Institutions that negotiate these provisions at contract inception — when bargaining power is highest — have credible exit strategies. Institutions that attempt to negotiate them when an exit is already underway have limited leverage.

The Board Dimension

Art. 5 places ultimate responsibility for ICT risk management with the management body. Art. 28(8) is not an IT operations requirement — it is a governance requirement. The board should:

  • Understand the institution's most critical third-party dependencies and the credibility of associated exit strategies
  • Approve exit strategy investment (preparation, testing, alternative provider qualification)
  • Receive periodic reporting on exit strategy readiness, including identified gaps and remediation timelines
  • Challenge exit strategies that rely on untested assumptions or unrealistic timelines

The question for the board is not "do we have exit strategies?" It is "if our most critical provider failed tomorrow, could we continue serving our customers within our stated impact tolerance?" If the honest answer is no, the exit strategy needs more investment, more testing, and more scrutiny.

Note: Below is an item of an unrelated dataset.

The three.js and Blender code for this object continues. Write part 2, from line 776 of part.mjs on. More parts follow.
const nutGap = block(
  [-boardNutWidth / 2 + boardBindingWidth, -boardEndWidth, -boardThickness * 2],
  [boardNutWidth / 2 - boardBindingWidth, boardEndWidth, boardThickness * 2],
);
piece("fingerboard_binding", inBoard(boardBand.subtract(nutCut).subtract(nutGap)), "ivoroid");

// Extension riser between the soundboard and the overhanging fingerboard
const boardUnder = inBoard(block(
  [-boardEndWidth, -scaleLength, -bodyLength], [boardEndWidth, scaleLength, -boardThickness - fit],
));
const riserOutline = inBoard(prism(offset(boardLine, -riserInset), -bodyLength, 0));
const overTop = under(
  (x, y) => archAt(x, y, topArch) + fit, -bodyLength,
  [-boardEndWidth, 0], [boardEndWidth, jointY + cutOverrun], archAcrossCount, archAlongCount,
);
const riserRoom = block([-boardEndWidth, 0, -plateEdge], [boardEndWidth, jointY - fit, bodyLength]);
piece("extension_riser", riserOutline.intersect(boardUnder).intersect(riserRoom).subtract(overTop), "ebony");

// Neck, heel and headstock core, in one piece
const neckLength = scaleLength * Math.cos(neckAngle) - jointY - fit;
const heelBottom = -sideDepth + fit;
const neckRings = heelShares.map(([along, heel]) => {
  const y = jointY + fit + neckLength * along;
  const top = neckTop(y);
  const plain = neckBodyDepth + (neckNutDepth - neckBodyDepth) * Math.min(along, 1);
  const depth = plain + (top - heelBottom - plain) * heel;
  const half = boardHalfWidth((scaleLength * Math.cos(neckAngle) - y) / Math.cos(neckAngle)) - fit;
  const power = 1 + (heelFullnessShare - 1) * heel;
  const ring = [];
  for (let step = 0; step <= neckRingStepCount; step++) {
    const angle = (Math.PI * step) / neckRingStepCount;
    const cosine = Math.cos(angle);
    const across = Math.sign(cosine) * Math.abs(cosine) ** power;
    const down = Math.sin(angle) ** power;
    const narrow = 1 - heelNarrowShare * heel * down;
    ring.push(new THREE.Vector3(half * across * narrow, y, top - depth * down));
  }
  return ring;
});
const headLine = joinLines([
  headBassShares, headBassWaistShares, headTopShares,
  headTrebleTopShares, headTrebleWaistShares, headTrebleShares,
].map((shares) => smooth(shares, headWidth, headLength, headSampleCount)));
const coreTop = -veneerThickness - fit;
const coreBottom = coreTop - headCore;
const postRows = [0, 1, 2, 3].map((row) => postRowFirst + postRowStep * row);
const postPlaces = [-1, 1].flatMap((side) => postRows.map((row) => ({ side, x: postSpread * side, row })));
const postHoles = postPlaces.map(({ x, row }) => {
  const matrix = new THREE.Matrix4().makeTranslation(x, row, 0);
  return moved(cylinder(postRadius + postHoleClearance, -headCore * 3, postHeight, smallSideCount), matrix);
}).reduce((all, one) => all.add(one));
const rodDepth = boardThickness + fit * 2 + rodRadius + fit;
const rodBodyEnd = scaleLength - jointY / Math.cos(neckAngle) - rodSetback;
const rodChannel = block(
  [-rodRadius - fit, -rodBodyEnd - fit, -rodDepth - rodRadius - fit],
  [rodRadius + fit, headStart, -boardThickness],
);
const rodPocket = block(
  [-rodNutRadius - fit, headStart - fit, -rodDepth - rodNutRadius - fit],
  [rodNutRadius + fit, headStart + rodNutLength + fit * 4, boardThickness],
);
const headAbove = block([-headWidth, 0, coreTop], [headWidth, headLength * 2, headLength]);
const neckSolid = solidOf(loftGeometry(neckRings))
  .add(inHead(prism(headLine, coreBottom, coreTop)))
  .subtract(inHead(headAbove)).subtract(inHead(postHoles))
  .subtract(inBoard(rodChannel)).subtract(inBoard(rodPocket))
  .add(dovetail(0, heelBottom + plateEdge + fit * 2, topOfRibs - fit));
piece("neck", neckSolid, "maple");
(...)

The institutions that will navigate the next major cloud outage, provider insolvency, or regulatory intervention with their customer relationships and regulatory standing intact are those that built credible exit strategies before they needed them. Article 28(8) is the regulatory codification of that common sense. For institutions assessing their cloud concentration risk, exit strategy credibility is the critical complement to HHI measurement.


This analysis reflects DORA Regulation (EU) 2022/2554 Articles 28 and 30 and associated RTS as applicable. The EBA has published additional guidance on third-party risk management expectations. Exit strategy frameworks are illustrative; institutions should adapt timelines and approaches to their specific arrangements.